* _OBJECTIVE_: Only one span of the listing below is wanted: the lines from the one with "obj.parent = None" through the one with "joint for joint", reproduced exactly, both ends kept.

* _RECORDS FOR THIS TASK_:
───

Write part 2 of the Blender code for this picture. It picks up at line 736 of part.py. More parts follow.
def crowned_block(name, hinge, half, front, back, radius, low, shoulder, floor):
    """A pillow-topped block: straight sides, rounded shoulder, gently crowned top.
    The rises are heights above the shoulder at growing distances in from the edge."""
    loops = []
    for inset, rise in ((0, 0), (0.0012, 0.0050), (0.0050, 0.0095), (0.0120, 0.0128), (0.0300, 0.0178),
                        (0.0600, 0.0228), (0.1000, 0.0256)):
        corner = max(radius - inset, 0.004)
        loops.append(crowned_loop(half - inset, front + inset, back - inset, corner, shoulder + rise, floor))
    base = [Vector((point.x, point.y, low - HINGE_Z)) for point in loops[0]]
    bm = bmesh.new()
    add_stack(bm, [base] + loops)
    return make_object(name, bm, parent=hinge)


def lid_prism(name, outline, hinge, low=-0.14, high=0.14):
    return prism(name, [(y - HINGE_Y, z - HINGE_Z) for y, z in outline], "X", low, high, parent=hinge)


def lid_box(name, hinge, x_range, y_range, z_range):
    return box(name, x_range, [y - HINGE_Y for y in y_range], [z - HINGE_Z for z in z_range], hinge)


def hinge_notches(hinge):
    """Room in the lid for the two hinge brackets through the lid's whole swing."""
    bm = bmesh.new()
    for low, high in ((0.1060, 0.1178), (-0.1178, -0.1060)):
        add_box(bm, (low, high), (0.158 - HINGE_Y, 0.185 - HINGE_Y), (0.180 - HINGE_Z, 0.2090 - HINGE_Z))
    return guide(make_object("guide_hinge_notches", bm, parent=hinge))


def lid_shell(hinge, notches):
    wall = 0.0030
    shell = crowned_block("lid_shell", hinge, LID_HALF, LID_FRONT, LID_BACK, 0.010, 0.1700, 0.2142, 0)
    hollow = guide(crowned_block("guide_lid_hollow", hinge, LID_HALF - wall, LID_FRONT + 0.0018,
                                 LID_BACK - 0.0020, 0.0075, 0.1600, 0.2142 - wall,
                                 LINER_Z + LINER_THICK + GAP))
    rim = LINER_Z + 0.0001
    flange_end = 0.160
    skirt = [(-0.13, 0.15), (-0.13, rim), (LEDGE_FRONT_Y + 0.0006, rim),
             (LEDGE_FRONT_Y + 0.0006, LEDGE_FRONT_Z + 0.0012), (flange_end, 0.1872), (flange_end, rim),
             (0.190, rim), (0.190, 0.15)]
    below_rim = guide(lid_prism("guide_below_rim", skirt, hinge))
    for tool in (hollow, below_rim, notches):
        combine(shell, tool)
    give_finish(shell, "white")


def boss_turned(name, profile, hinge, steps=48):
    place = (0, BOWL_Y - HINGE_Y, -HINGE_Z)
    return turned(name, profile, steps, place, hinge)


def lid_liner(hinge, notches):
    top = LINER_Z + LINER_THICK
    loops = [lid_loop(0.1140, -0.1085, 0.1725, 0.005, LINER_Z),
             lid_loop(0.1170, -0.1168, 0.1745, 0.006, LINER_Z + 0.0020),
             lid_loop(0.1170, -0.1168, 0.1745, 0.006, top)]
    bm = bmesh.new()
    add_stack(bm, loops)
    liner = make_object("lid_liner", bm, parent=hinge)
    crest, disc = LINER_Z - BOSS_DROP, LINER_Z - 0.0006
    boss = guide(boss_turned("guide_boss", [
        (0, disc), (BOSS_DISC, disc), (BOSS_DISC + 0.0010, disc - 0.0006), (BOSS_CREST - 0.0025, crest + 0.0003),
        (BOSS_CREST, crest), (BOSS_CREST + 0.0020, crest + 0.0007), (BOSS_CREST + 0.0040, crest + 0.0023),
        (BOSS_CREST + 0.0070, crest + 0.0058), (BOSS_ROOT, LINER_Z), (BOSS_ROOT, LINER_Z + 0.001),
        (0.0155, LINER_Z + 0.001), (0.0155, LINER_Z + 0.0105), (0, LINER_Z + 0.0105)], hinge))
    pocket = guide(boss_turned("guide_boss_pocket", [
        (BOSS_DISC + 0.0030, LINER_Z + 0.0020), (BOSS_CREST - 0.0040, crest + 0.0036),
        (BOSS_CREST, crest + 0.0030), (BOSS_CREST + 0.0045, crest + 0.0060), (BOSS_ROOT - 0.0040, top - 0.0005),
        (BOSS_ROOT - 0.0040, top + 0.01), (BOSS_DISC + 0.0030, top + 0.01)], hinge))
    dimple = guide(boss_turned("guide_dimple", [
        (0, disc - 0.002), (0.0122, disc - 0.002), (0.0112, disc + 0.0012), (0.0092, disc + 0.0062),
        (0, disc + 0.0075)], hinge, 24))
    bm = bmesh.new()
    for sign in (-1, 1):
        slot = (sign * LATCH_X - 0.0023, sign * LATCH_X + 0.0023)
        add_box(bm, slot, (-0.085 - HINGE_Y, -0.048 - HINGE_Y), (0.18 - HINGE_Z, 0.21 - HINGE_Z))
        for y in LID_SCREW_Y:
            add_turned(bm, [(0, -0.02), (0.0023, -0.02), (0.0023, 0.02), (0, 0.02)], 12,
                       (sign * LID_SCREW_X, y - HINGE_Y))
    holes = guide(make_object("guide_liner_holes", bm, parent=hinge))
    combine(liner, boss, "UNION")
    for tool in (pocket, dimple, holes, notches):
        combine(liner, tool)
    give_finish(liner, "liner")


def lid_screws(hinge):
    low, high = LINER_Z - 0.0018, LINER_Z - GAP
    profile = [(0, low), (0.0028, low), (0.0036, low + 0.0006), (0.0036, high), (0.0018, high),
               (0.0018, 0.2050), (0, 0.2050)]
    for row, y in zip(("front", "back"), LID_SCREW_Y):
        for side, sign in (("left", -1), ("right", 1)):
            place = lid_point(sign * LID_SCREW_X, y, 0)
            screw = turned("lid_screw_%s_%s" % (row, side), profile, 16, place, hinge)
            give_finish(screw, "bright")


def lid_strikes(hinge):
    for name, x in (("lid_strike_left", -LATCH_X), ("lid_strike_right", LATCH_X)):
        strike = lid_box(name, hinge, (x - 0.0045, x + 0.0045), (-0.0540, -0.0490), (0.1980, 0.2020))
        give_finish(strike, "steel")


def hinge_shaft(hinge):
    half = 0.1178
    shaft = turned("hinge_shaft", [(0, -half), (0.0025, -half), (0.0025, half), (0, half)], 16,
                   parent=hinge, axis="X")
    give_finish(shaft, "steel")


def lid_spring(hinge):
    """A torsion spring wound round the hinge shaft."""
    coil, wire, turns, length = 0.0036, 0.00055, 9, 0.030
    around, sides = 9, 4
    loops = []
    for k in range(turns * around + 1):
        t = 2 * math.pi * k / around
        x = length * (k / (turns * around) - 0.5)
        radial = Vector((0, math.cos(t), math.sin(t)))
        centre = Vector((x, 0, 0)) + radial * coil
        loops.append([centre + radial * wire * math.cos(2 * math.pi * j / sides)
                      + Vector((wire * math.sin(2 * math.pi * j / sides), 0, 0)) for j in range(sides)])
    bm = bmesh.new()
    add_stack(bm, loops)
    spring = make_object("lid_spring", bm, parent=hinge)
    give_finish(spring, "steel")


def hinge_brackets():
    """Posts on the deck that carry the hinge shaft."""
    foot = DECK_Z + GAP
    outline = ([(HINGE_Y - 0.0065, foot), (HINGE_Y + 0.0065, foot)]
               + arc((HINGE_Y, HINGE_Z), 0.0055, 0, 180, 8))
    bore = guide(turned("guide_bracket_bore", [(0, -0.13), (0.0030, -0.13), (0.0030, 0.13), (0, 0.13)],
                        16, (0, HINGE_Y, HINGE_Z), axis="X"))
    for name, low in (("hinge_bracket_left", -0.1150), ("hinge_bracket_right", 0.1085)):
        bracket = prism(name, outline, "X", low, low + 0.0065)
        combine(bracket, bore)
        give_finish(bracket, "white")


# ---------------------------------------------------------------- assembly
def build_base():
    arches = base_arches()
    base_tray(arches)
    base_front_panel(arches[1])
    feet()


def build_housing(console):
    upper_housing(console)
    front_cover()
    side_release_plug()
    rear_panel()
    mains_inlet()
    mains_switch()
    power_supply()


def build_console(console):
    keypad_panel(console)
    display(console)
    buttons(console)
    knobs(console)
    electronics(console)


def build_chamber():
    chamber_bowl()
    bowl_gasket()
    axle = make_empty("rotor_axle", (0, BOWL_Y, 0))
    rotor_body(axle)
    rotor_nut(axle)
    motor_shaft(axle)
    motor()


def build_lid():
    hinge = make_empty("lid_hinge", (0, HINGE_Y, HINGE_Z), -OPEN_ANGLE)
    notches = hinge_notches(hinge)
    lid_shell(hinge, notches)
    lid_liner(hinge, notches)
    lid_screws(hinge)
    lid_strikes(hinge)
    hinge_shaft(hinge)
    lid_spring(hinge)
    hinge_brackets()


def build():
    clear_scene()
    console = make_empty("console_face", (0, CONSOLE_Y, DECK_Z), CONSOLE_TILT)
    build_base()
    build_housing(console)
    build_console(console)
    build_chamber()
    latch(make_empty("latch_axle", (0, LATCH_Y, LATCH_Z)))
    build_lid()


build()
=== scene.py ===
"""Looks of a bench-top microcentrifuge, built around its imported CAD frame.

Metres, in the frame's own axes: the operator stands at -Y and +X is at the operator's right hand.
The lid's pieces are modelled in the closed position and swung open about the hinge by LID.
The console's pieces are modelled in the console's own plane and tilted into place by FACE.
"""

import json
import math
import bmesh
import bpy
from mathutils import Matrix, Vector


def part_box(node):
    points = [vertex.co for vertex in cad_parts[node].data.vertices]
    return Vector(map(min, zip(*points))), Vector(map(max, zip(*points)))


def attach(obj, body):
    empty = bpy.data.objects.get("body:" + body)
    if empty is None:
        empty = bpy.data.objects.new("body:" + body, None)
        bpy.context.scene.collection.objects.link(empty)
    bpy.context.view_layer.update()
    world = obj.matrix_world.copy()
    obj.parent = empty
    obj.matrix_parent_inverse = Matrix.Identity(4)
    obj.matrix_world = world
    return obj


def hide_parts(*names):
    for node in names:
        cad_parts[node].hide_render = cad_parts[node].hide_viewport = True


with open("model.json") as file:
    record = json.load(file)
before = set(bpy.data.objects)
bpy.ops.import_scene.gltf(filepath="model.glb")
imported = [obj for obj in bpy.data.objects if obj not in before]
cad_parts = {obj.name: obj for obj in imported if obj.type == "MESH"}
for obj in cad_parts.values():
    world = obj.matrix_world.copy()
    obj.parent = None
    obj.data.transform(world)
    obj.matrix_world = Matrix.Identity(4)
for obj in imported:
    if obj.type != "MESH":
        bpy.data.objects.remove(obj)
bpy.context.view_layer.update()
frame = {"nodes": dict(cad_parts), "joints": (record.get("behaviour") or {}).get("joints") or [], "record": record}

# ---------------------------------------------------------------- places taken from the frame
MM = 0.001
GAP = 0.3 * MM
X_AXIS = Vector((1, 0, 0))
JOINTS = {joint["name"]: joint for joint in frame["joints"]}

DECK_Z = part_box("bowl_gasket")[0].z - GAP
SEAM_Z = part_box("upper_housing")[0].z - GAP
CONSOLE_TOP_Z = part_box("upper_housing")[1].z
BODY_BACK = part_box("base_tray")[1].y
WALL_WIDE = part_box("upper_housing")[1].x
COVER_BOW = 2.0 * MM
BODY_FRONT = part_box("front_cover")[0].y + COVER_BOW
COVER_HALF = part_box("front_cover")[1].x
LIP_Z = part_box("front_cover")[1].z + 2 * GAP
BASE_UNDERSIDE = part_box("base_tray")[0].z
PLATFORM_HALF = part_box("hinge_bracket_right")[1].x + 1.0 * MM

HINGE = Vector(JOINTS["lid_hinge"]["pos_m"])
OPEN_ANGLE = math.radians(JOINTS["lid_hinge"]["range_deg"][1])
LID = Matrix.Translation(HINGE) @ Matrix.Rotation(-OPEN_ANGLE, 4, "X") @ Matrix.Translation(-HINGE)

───

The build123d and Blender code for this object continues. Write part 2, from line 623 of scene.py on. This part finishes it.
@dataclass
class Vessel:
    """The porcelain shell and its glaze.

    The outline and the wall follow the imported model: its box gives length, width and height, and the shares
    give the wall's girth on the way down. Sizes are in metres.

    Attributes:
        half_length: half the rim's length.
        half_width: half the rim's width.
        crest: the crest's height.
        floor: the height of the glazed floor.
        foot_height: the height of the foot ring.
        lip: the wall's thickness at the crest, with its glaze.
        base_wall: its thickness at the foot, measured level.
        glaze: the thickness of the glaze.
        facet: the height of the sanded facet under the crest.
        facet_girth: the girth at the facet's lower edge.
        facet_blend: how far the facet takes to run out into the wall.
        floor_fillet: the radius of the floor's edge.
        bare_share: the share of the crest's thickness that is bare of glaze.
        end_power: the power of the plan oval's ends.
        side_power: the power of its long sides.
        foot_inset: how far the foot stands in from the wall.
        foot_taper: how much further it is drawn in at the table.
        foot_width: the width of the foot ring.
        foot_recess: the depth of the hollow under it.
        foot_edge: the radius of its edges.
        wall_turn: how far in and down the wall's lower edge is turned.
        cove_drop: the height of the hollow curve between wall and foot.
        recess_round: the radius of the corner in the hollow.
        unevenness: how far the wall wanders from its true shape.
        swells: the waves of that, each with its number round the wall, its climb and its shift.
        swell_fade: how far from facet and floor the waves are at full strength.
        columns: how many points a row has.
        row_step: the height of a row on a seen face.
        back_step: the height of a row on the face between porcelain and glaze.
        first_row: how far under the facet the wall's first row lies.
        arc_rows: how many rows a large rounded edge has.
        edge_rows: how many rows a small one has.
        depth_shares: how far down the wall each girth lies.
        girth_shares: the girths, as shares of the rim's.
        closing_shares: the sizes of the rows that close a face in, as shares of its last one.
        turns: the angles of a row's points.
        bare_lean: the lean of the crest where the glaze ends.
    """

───

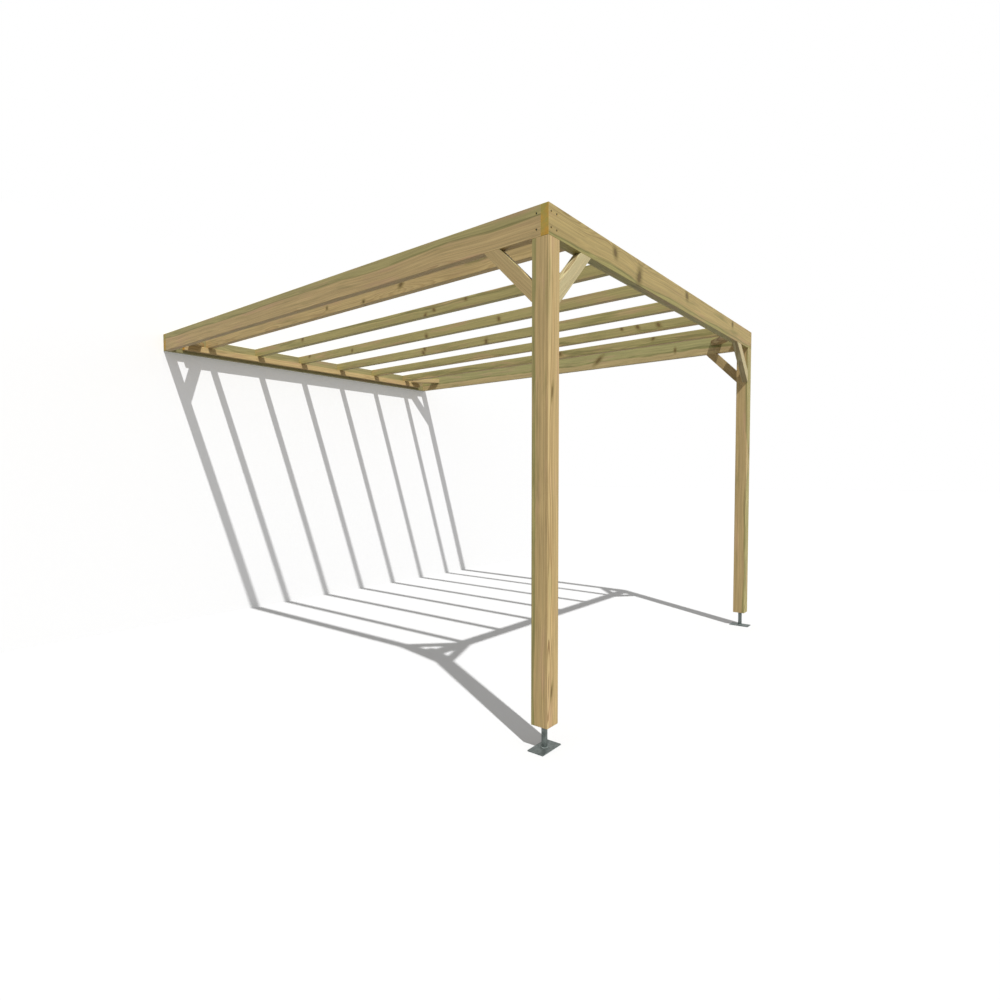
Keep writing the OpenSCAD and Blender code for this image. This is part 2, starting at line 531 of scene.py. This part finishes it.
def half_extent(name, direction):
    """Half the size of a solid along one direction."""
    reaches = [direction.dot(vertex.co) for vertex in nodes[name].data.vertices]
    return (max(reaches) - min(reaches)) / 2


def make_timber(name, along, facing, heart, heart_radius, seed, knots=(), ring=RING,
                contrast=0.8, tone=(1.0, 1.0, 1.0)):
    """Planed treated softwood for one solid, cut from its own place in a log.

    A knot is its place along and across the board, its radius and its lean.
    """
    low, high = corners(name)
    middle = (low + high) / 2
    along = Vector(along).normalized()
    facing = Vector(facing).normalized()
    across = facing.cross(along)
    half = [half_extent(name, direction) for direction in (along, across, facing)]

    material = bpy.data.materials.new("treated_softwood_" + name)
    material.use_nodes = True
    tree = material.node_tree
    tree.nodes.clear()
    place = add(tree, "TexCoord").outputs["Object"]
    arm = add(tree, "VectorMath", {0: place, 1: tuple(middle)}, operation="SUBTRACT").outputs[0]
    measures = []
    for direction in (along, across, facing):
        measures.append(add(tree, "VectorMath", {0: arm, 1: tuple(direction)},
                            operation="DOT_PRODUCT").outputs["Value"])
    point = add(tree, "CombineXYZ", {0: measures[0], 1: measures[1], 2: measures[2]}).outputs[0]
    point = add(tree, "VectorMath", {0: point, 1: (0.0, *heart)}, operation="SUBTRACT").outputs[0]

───

* _THE SOLUTION_:
    obj.parent = None
    obj.data.transform(world)
    obj.matrix_world = Matrix.Identity(4)
for obj in imported:
    if obj.type != "MESH":
        bpy.data.objects.remove(obj)
bpy.context.view_layer.update()
frame = {"nodes": dict(cad_parts), "joints": (record.get("behaviour") or {}).get("joints") or [], "record": record}

# ---------------------------------------------------------------- places taken from the frame
MM = 0.001
GAP = 0.3 * MM
X_AXIS = Vector((1, 0, 0))
JOINTS = {joint["name"]: joint for joint in frame["joints"]}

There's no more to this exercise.